The court sidestepped strong precedent affirming transgender people’s equal protection rights, including a case which states that “the mere presence” of a transgender person does not violate cisgender students’ privacy in shared spaces. To do so, it reframed the issue, claiming that the “mere presence” of transgender students in bathrooms was not at issue in the case. Instead, the ruling asserts that transgender people are not being discriminated against for their presence, but rather are simply being told they must be treated as their assigned sex at birth—a distinction that functionally erases transgender identity in legal protections.
The ruling also denies transgender people protection under Title IX, explicitly allowing Idaho to define transgender students by their birth sex within the law’s framework. This could have far-reaching consequences, as courts have ruled that Title IX protects transgender students from discrimination. If this interpretation gains traction, it could instead be used to mandate discrimination by requiring schools to treat transgender students as their assigned sex at birth. The ruling states: “But from the time of the enactment of Title IX and its implementing regulations, the scheme has authorized schools to maintain sex-segregated facilities, and contemporary dictionary definitions commonly defined ‘sex’ in terms that refer to students’ sex assigned at birth.”
Lastly, the court rejected transgender students’ claims under the right to informational privacy. While it acknowledged that such a right might exist, it ruled that Idaho’s law does not compel transgender students to disclose their gender identity because “anyone” may use a single-use bathroom. This reasoning ignores the reality that transgender students who are disciplined for using a restroom that matches their gender identity will, by default, be forcibly outed to their peers.

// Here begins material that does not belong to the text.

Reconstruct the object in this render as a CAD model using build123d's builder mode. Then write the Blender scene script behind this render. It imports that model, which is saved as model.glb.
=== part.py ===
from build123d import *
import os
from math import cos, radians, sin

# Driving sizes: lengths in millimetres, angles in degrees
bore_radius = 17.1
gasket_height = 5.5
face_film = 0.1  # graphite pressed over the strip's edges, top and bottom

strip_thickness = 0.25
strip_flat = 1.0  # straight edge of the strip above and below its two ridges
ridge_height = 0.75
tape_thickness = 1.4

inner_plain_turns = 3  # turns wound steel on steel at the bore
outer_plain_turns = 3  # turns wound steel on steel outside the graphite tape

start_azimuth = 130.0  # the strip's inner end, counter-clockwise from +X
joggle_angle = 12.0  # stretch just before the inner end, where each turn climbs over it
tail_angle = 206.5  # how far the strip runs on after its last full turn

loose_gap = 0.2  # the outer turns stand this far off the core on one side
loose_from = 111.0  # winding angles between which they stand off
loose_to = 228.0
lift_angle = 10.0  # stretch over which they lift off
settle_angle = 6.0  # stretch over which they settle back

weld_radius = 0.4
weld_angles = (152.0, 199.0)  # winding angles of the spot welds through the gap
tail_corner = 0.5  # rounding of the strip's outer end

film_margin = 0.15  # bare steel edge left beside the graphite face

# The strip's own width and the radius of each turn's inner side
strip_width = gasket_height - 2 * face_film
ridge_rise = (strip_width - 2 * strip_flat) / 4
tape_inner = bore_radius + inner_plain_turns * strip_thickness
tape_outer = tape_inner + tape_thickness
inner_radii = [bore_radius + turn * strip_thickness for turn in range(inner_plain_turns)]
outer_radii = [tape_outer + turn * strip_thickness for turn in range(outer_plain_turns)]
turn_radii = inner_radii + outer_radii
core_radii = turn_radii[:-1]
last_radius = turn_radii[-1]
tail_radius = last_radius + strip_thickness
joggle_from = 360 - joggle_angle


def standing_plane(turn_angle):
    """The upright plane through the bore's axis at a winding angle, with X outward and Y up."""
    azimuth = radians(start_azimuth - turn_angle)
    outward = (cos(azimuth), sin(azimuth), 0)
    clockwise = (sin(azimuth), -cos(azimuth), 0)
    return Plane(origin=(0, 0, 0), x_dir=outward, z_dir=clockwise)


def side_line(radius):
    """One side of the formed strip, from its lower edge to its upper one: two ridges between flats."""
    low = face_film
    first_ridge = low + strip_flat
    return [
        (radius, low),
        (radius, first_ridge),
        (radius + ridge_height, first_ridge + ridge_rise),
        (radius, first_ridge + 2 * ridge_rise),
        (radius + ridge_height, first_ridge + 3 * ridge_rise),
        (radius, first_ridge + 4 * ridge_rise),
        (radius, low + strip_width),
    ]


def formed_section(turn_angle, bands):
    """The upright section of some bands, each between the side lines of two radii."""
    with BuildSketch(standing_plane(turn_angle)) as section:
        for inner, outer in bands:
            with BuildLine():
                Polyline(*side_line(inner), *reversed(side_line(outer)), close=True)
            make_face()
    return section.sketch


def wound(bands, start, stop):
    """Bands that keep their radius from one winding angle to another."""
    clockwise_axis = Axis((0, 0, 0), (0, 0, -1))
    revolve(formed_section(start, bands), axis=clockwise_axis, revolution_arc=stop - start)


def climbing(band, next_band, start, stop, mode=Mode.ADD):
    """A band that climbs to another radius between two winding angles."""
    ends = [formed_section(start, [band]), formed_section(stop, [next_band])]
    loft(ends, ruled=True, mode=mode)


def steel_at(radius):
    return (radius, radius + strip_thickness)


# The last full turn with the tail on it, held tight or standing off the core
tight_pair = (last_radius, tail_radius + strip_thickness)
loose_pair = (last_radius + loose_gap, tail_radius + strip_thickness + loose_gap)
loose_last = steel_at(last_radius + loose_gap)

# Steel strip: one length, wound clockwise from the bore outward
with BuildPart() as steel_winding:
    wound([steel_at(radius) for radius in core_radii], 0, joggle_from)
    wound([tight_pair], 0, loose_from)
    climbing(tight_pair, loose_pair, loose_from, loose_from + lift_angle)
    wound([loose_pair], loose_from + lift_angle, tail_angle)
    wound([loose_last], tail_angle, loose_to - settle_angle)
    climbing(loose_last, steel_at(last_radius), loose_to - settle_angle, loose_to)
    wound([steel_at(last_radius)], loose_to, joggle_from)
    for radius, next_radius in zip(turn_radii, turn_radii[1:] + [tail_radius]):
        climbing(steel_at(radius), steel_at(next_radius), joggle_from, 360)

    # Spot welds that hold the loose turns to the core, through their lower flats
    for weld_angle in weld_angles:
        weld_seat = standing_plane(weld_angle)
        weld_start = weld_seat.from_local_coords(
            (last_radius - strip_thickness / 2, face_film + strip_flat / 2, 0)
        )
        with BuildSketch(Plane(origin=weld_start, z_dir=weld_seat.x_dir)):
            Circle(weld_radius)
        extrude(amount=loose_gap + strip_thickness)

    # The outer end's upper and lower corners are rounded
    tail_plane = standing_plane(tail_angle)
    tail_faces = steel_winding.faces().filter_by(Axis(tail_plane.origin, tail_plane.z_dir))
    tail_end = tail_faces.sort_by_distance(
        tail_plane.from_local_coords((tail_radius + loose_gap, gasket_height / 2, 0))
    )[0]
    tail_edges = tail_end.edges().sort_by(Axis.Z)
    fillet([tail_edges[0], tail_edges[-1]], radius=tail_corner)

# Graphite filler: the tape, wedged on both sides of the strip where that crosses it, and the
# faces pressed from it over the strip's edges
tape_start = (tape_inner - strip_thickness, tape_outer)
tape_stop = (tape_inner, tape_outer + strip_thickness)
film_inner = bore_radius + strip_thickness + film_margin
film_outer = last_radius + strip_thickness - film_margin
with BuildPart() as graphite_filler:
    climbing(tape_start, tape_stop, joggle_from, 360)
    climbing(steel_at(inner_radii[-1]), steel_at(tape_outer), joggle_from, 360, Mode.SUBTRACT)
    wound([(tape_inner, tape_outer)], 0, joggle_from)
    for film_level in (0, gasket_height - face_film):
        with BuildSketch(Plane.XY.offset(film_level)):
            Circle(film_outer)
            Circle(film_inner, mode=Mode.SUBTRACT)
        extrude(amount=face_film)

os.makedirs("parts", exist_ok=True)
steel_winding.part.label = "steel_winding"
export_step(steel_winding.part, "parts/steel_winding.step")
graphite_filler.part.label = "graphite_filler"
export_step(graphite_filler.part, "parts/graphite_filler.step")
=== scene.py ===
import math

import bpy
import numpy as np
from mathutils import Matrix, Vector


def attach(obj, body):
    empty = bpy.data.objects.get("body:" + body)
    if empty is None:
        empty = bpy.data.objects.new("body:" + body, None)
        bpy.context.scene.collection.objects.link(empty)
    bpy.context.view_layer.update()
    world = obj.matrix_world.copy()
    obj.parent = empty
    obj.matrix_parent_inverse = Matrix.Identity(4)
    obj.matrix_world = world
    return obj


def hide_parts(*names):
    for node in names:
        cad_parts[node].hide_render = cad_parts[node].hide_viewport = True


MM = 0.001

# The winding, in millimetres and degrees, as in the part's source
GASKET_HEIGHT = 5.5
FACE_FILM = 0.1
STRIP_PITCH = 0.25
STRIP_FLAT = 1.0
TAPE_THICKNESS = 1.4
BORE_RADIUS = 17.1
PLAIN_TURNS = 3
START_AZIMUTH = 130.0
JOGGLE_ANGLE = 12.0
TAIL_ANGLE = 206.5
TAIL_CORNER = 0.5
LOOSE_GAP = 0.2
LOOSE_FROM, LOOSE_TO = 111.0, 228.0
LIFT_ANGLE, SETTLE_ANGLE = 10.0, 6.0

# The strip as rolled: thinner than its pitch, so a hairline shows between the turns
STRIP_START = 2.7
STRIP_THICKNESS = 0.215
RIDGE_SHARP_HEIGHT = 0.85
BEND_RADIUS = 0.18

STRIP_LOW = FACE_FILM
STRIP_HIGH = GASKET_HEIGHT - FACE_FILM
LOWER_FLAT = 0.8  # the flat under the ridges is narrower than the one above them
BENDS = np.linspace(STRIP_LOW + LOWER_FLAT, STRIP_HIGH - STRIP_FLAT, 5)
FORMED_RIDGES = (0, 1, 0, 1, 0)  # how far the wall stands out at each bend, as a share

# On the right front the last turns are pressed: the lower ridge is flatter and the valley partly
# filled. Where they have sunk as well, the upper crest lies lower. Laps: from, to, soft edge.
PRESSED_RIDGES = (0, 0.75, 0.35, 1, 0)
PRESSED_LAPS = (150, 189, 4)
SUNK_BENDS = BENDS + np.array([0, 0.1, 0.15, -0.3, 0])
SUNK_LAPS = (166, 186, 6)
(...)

This ruling sets a devastating precedent for transgender rights. Issued by a majority Democratic-appointed panel in the 9th Circuit, it marks the first significant decision in which Democratic-appointed judges have ruled against transgender protections. By prioritizing cisgender discomfort over the tangible harm faced by transgender people, the court has effectively sanctioned a legal framework in which transgender individuals can be forced to live as their assigned sex at birth. Even more troubling, this decision comes at a critical moment—just ahead of a looming Supreme Court case that will determine whether transgender people have equal protection under the law at all. That such a ruling emerged from the historically progressive 9th Circuit signals that courts may be increasingly willing to uphold laws restricting transgender people’s rights, potentially paving the way for a wave of anti-trans legislation to be deemed constitutional in the months ahead.
In other words, trans people are now officially second class people according to the ruling. Am I understanding this correctly… because it sure seems that way.
In other words, liberty, and justice for all people.
Except trans people?
So it’s ok if trans girls have to expose their unclothed bodies to boys. Got it. Boys can gawk at girls but girls can’t see other girls.